The drama is viewed with more than a little concern in Washington. The US is not eager to be drawn into a military exchange with China, despite commitments to democracy on the island - with the added recognition that not to come to Taiwan's defense would send a long, cold shiver through the rest of East Asia. While the Clinton administration deferred on Aegis sales to Taiwan, the Bush administration is seen as less conciliatory to Beijing.

Last week, Adm. Dennis Blair, head of the US Pacific Fleet, came to Beijing for military-to-military consultations with counterparts in the People's Liberation Army. He pointed out to reporters that whether the Aegis is sold to Taiwan "depends in large measure on the actions of the Chinese themselves," who he said had positioned 300 missiles on Fujian province, opposite Taiwan.

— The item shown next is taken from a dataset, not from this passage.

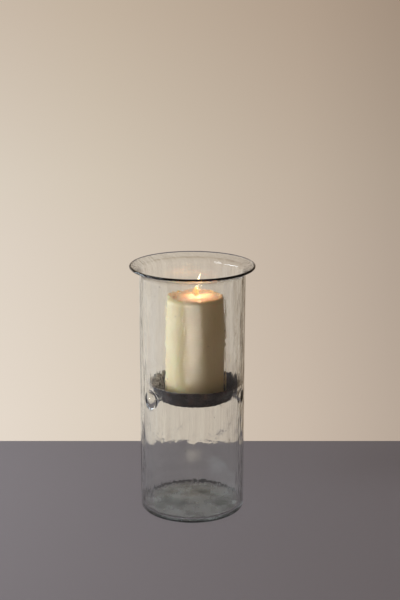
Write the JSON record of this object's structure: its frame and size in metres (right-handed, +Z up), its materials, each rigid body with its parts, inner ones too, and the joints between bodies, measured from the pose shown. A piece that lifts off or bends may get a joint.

"The Chinese are adding about 50 missiles a year and there will be a point at which that will begin to threaten the sufficient defense of Taiwan," Admiral Blair said.

"I think it is important for the Chinese to make the connection between what they deploy on their side of the strait, and the types of technology that the US might make available to Taiwan. Certainly a future sea-based, Aegis- based defense program would be part of that."